- [Job] The material below holds a span beginning at the line with "buildTower();" and ending at the line with "imported = [obj". Quote that span exactly, both ends included, and only that span.

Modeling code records
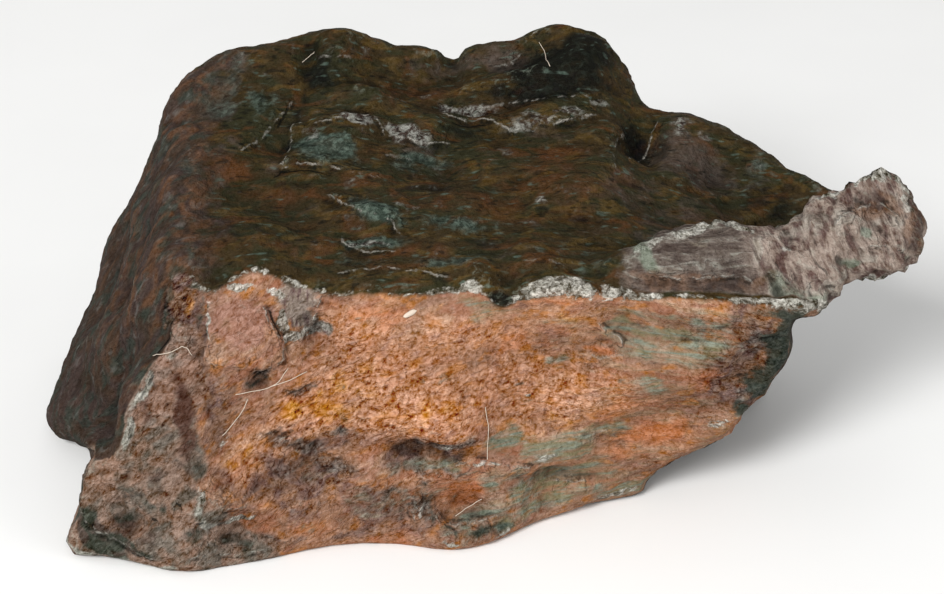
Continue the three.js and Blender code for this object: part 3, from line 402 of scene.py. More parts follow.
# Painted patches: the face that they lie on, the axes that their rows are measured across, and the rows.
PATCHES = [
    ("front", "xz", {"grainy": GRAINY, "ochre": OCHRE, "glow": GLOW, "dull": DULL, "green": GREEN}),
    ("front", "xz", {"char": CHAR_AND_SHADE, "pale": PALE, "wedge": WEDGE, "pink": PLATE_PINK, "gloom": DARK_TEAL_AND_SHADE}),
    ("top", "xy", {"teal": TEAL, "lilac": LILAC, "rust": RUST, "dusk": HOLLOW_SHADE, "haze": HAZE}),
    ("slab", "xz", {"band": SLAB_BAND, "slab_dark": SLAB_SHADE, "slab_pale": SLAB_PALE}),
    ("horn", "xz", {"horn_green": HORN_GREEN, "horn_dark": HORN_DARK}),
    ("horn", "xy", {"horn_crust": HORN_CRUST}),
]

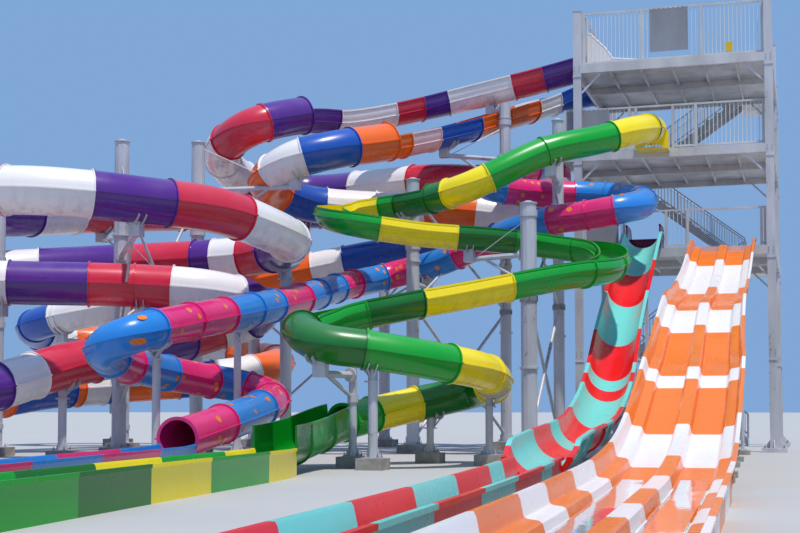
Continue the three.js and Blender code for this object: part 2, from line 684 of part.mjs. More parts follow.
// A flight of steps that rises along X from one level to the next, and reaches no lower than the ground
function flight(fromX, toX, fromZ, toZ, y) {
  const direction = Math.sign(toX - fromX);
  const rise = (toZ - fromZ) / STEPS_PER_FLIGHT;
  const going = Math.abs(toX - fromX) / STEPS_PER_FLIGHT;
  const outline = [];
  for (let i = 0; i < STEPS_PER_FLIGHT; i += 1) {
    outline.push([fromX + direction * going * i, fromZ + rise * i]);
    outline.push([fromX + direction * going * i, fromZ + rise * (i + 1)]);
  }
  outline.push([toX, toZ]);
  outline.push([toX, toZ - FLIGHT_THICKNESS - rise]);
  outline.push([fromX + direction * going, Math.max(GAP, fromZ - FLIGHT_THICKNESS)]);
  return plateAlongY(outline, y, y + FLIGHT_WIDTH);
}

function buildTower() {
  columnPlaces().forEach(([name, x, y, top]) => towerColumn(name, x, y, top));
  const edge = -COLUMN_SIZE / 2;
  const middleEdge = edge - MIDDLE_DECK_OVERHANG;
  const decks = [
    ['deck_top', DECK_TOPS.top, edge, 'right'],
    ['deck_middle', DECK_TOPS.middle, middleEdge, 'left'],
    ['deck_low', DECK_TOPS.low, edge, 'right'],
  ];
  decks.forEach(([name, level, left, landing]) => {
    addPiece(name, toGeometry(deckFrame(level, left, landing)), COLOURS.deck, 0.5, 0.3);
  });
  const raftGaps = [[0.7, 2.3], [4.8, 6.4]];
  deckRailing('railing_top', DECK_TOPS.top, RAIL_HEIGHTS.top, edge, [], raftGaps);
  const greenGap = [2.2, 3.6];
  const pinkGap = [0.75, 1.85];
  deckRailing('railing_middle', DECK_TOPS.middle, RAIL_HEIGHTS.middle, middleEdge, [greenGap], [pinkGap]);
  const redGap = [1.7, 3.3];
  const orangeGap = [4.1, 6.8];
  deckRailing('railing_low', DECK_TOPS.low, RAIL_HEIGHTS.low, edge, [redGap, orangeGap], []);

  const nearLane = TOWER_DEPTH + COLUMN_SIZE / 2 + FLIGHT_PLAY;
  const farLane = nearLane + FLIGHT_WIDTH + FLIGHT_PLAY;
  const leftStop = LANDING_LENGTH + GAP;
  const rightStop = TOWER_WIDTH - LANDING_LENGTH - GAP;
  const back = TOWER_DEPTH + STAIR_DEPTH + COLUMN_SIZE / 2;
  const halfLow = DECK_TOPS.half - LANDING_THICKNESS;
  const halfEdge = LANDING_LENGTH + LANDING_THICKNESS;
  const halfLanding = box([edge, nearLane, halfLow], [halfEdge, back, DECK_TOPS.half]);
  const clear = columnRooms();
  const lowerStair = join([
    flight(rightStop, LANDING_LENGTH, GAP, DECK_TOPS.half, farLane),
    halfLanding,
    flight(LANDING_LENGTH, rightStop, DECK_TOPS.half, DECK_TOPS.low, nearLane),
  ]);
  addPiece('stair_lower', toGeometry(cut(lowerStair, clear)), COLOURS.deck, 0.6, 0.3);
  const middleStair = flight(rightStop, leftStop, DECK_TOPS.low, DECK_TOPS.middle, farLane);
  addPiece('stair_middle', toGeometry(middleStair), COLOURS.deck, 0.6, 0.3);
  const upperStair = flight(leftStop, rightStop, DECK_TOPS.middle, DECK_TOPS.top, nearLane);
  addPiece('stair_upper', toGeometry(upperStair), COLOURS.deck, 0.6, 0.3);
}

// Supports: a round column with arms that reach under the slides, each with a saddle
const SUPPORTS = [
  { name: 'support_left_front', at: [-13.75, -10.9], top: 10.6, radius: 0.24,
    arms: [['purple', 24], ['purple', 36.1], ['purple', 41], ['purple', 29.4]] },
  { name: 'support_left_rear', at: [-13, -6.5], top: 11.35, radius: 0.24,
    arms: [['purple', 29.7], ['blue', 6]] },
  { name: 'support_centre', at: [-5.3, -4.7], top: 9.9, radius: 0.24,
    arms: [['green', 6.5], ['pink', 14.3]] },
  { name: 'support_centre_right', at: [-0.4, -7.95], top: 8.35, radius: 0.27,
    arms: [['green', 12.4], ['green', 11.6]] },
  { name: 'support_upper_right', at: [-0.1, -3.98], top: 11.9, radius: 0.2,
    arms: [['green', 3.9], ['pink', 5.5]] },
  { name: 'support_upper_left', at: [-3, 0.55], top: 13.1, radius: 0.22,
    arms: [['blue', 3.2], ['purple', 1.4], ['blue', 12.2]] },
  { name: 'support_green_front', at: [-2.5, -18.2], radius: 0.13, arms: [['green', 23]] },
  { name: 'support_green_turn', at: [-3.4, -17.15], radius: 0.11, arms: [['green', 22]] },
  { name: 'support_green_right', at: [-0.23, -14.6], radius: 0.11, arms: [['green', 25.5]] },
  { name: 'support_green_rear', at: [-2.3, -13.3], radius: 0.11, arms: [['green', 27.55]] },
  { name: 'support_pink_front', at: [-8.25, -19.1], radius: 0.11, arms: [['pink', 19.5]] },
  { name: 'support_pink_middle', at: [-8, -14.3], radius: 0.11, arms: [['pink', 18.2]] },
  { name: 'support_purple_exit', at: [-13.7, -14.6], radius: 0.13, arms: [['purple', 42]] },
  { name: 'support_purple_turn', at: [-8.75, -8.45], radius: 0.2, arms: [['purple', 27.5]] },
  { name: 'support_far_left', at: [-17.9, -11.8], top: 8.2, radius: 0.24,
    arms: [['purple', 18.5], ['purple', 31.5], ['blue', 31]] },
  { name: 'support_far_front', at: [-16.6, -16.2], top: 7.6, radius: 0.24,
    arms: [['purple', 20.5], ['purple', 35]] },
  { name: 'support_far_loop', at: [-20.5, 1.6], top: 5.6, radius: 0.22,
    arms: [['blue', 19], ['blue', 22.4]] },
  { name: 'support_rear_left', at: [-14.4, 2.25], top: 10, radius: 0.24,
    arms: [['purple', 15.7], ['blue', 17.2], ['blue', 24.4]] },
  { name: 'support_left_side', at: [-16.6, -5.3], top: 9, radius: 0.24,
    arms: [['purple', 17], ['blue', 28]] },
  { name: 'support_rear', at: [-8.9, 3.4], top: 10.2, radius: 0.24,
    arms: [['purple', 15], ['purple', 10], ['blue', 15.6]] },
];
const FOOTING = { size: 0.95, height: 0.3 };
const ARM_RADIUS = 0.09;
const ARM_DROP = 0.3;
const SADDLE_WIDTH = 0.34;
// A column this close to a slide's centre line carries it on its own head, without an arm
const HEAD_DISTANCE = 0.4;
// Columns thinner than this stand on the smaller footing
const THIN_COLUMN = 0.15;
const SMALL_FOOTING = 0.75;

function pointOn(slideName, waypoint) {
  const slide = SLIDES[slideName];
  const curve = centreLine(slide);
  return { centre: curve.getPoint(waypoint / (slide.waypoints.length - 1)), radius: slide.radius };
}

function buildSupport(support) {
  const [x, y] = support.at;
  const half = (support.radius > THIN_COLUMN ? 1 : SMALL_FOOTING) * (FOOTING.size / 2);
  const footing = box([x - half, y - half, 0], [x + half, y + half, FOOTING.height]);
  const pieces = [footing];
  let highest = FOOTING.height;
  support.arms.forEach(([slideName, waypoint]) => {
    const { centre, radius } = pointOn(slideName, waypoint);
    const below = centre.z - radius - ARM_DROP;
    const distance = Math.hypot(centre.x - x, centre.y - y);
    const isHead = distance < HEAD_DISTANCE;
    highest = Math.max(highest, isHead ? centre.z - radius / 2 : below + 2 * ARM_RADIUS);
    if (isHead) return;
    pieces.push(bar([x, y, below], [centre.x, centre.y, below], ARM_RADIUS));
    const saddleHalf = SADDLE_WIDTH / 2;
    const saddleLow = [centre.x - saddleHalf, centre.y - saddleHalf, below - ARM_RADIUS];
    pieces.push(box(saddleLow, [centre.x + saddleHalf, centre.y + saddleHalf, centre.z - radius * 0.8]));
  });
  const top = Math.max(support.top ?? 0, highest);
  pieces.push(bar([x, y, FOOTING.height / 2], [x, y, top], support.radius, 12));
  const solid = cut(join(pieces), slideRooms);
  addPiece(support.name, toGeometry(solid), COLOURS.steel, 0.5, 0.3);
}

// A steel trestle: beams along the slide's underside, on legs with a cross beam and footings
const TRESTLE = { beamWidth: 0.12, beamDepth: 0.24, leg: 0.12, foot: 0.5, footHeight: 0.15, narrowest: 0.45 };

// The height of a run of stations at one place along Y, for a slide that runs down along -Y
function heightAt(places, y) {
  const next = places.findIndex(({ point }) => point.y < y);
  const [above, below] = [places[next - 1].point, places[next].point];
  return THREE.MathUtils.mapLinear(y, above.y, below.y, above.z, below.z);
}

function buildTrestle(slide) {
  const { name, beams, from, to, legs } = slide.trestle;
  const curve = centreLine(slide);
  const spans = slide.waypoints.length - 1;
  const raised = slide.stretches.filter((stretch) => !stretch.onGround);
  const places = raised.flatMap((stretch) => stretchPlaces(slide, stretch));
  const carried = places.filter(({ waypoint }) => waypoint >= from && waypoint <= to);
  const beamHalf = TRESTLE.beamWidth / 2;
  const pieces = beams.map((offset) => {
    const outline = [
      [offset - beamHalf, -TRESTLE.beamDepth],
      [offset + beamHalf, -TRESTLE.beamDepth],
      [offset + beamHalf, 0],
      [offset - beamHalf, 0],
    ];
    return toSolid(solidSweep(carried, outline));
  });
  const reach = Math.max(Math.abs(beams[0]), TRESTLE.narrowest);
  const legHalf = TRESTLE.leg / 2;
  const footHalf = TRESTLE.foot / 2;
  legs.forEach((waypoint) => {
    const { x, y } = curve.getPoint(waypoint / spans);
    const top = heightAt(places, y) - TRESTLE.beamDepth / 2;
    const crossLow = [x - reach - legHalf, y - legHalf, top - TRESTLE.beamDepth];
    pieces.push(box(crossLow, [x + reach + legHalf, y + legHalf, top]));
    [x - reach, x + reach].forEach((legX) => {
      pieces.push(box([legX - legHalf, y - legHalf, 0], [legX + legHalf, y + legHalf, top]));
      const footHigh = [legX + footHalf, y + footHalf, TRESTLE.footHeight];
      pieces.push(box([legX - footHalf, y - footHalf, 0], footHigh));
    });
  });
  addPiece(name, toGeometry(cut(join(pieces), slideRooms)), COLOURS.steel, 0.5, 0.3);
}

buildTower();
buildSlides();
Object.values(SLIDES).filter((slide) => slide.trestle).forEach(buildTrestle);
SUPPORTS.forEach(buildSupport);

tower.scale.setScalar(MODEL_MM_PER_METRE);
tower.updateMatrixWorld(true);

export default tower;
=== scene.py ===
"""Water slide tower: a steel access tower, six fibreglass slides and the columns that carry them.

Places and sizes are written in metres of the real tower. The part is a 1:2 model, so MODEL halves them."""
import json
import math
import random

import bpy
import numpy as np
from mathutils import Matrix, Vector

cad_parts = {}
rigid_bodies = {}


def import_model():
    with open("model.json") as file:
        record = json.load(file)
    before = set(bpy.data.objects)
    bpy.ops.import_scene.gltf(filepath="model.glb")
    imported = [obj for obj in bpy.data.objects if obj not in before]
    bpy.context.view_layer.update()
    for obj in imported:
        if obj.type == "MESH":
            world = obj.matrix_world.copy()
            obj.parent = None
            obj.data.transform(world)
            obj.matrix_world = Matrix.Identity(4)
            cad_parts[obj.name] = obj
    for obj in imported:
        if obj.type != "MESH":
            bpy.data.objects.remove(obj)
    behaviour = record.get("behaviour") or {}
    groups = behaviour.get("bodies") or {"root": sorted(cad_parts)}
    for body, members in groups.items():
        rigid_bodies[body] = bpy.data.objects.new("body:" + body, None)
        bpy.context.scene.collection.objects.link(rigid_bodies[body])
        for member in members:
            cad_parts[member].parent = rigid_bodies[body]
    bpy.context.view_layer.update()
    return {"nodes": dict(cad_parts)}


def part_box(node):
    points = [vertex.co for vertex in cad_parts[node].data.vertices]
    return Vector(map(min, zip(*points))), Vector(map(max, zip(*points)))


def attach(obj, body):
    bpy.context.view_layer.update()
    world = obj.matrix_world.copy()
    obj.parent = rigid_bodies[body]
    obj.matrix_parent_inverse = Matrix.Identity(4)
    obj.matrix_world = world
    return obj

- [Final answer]
buildTower();
buildSlides();
Object.values(SLIDES).filter((slide) => slide.trestle).forEach(buildTrestle);
SUPPORTS.forEach(buildSupport);

tower.scale.setScalar(MODEL_MM_PER_METRE);
tower.updateMatrixWorld(true);

export default tower;
=== scene.py ===
"""Water slide tower: a steel access tower, six fibreglass slides and the columns that carry them.

Places and sizes are written in metres of the real tower. The part is a 1:2 model, so MODEL halves them."""
import json
import math
import random

import bpy
import numpy as np
from mathutils import Matrix, Vector

cad_parts = {}
rigid_bodies = {}


def import_model():
    with open("model.json") as file:
        record = json.load(file)
    before = set(bpy.data.objects)
    bpy.ops.import_scene.gltf(filepath="model.glb")
    imported = [obj for obj in bpy.data.objects if obj not in before]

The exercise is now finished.